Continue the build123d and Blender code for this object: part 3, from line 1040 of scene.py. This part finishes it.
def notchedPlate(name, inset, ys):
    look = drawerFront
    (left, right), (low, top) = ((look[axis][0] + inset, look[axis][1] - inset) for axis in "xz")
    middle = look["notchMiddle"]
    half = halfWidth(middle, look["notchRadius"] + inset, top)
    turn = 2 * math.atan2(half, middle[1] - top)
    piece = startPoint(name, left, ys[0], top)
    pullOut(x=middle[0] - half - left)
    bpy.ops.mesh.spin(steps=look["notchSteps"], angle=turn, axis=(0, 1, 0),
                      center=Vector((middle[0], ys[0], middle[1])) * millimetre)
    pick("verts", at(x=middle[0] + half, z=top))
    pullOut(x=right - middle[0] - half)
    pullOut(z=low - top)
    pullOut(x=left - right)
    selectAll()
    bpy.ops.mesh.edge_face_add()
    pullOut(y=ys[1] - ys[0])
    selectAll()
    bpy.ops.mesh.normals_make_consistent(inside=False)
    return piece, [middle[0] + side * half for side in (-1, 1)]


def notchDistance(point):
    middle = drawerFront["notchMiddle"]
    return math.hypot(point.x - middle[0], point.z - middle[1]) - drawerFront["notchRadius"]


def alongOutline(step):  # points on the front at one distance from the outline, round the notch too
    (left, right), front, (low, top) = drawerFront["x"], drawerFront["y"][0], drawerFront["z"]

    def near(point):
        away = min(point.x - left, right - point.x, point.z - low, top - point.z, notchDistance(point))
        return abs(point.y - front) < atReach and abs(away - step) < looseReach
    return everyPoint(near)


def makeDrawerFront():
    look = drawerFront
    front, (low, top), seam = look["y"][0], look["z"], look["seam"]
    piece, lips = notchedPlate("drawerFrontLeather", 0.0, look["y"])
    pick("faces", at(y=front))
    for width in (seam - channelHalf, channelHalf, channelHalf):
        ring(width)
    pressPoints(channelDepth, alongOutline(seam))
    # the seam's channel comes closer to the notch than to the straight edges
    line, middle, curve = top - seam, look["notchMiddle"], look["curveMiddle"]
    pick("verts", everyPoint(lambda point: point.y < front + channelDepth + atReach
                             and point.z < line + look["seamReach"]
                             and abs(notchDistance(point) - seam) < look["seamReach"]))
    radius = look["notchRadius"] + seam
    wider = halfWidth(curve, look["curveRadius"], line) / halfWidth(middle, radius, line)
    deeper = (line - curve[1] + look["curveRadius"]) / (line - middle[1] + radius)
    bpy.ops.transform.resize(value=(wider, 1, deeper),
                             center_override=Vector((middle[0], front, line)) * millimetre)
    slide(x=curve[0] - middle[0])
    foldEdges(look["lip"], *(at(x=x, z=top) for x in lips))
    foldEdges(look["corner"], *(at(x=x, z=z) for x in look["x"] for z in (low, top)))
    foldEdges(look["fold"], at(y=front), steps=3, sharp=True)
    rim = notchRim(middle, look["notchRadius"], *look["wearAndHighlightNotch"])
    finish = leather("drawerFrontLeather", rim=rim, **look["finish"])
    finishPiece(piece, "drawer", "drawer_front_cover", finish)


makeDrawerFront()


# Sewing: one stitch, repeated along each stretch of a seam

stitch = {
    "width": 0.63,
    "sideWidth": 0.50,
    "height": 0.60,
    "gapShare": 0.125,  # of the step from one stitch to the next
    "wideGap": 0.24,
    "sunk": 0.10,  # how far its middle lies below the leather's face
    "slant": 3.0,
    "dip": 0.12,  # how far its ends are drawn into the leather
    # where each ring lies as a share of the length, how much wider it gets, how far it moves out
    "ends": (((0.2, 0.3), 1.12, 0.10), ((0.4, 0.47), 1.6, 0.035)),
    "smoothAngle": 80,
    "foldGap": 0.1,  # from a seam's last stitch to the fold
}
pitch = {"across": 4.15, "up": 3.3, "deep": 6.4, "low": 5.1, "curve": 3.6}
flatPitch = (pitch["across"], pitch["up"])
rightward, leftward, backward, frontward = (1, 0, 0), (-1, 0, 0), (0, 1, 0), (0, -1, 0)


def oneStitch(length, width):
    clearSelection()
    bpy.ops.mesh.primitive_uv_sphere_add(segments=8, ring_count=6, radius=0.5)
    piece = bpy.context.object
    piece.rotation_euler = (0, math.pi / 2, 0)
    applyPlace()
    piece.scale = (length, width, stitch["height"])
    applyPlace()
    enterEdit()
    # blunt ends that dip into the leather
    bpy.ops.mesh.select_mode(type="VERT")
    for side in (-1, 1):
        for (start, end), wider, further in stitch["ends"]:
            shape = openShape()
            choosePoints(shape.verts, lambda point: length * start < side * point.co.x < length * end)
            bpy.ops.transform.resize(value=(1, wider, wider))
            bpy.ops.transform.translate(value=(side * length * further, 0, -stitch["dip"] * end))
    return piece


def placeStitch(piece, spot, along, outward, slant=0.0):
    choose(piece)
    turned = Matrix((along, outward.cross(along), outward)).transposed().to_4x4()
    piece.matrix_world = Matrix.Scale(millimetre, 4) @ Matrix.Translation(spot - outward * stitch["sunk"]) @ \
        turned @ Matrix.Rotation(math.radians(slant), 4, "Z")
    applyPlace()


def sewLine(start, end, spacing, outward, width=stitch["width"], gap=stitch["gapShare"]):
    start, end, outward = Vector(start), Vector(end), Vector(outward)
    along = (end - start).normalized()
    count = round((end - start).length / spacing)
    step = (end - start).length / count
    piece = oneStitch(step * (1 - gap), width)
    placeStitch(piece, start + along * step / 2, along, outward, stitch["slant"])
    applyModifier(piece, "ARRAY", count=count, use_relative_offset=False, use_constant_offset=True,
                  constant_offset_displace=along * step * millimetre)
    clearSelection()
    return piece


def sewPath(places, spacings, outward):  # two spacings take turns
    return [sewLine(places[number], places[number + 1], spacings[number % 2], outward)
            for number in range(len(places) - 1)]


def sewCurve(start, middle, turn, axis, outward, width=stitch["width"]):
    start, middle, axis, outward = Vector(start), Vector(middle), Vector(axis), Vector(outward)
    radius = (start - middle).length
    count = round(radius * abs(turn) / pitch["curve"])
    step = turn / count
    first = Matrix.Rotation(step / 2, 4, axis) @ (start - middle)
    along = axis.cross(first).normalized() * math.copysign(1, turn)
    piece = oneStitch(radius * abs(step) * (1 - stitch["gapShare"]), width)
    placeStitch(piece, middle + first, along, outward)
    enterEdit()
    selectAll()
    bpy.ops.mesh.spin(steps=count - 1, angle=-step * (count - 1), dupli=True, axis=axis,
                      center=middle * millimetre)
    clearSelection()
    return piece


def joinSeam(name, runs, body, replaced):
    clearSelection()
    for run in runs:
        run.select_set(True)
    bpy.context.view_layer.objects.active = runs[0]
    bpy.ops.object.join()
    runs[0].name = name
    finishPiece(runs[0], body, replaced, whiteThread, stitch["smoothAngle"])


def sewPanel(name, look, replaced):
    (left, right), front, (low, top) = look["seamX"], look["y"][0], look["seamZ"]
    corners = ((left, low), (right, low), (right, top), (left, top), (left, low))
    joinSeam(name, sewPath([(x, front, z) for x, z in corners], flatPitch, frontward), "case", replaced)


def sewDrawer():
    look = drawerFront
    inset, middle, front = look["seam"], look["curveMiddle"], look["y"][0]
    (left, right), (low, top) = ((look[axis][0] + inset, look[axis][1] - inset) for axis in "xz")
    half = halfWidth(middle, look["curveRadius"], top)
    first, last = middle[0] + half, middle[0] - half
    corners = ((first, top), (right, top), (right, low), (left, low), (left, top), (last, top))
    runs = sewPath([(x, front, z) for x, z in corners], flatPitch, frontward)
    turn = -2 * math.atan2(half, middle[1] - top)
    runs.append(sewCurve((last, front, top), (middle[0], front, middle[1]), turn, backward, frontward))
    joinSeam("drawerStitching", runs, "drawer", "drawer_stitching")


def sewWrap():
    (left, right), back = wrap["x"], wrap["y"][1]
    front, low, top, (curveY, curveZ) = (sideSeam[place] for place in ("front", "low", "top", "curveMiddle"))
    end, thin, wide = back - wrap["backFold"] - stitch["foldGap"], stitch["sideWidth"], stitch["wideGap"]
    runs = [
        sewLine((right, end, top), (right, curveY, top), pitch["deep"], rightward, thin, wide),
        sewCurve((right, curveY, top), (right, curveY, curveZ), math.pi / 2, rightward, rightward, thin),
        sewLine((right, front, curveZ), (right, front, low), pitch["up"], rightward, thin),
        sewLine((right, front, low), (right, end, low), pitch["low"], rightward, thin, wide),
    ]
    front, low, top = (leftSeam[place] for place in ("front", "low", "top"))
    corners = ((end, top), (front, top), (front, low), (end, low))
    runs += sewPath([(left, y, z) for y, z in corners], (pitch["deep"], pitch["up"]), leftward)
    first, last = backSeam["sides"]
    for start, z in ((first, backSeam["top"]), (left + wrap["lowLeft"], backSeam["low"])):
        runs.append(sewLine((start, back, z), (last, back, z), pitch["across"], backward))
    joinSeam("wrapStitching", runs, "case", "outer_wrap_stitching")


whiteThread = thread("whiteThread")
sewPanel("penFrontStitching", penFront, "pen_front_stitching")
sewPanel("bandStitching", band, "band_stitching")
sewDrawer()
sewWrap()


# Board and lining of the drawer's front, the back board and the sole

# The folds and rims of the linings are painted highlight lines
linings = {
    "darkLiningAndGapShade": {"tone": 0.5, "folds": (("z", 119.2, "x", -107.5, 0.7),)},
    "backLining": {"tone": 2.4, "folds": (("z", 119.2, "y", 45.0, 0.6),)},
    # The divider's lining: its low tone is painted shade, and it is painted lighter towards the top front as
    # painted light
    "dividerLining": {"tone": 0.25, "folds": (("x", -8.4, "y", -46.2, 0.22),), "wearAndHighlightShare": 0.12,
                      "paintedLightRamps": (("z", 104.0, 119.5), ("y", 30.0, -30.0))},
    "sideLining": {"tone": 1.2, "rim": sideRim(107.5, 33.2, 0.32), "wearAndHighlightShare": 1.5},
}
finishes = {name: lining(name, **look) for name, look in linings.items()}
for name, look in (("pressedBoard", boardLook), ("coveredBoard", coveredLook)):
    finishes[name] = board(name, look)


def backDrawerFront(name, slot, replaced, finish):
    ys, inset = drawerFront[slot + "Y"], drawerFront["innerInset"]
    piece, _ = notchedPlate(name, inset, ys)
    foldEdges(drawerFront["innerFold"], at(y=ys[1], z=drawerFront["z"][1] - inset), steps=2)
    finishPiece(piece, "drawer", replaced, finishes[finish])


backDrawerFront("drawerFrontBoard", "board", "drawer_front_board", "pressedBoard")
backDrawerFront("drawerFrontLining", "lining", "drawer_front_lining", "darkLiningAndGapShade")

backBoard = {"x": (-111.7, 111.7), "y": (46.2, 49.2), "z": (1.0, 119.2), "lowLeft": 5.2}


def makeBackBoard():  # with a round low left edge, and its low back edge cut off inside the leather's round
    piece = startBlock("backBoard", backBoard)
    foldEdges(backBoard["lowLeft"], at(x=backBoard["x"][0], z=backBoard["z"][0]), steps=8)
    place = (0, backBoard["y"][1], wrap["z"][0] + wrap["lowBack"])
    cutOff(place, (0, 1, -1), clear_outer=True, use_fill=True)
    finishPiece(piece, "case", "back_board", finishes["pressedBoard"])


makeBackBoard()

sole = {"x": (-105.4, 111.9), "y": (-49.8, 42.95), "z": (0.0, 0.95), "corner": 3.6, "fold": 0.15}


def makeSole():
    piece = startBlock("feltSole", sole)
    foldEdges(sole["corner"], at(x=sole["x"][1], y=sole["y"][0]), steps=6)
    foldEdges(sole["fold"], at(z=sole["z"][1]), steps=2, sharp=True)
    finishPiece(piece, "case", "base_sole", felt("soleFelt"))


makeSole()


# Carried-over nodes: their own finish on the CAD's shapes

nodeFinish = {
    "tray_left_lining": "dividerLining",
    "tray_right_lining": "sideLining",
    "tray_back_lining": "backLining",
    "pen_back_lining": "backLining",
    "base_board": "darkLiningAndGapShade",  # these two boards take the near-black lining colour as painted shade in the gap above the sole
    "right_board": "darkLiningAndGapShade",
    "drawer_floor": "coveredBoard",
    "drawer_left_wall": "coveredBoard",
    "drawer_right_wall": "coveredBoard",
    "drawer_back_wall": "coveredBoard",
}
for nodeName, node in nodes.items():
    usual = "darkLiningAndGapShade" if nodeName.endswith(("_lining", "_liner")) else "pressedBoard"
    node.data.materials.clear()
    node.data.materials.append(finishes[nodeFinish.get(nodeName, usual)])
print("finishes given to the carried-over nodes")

■ ■ ■ ■ ■ ■ ■

▸ What you are asked to do:
Which lines hold the word "from"? Copy every one of them.

▸ Result for this task:
Continue the build123d and Blender code for this object: part 3, from line 1040 of scene.py. This part finishes it.
def alongOutline(step):  # points on the front at one distance from the outline, round the notch too
    "gapShare": 0.125,  # of the step from one stitch to the next
    "foldGap": 0.1,  # from a seam's last stitch to the fold